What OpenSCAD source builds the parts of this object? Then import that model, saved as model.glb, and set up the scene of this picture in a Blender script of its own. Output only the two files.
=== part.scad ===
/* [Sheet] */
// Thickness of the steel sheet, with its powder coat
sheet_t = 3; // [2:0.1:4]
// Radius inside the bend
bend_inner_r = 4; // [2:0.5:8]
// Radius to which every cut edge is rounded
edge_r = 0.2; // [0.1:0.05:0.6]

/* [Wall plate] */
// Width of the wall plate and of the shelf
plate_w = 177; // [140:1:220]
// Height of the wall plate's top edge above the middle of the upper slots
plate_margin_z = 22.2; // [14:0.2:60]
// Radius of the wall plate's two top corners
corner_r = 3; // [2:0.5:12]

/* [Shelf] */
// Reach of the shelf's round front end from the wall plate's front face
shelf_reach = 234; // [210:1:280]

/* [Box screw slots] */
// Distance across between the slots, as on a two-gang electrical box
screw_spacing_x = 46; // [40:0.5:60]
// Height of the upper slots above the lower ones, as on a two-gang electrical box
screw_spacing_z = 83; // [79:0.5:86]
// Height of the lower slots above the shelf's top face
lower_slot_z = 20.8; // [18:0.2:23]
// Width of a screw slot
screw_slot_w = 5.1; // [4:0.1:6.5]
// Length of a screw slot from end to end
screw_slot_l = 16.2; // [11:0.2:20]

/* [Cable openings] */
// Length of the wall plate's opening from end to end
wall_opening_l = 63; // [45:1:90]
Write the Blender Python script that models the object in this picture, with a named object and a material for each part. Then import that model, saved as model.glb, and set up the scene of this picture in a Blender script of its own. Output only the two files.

■ Objective:
Extract the listing in its entirety, matching it exactly.

■ Exercise result:
What OpenSCAD source builds the parts of this object? Then import that model, saved as model.glb, and set up the scene of this picture in a Blender script of its own. Output only the two files.
=== part.scad ===
/* [Sheet] */
// Thickness of the steel sheet, with its powder coat
sheet_t = 3; // [2:0.1:4]
// Radius inside the bend
bend_inner_r = 4; // [2:0.5:8]
// Radius to which every cut edge is rounded
edge_r = 0.2; // [0.1:0.05:0.6]

/* [Wall plate] */
// Width of the wall plate and of the shelf
plate_w = 177; // [140:1:220]
// Height of the wall plate's top edge above the middle of the upper slots
plate_margin_z = 22.2; // [14:0.2:60]
// Radius of the wall plate's two top corners
corner_r = 3; // [2:0.5:12]

/* [Shelf] */
// Reach of the shelf's round front end from the wall plate's front face
shelf_reach = 234; // [210:1:280]

/* [Box screw slots] */
// Distance across between the slots, as on a two-gang electrical box
screw_spacing_x = 46; // [40:0.5:60]
// Height of the upper slots above the lower ones, as on a two-gang electrical box
screw_spacing_z = 83; // [79:0.5:86]
// Height of the lower slots above the shelf's top face
lower_slot_z = 20.8; // [18:0.2:23]
// Width of a screw slot
screw_slot_w = 5.1; // [4:0.1:6.5]
// Length of a screw slot from end to end
screw_slot_l = 16.2; // [11:0.2:20]

/* [Cable openings] */
// Length of the wall plate's opening from end to end
wall_opening_l = 63; // [45:1:90]
Write the Blender Python script that models the object in this picture, with a named object and a material for each part. Then import that model, saved as model.glb, and set up the scene of this picture in a Blender script of its own. Output only the two files.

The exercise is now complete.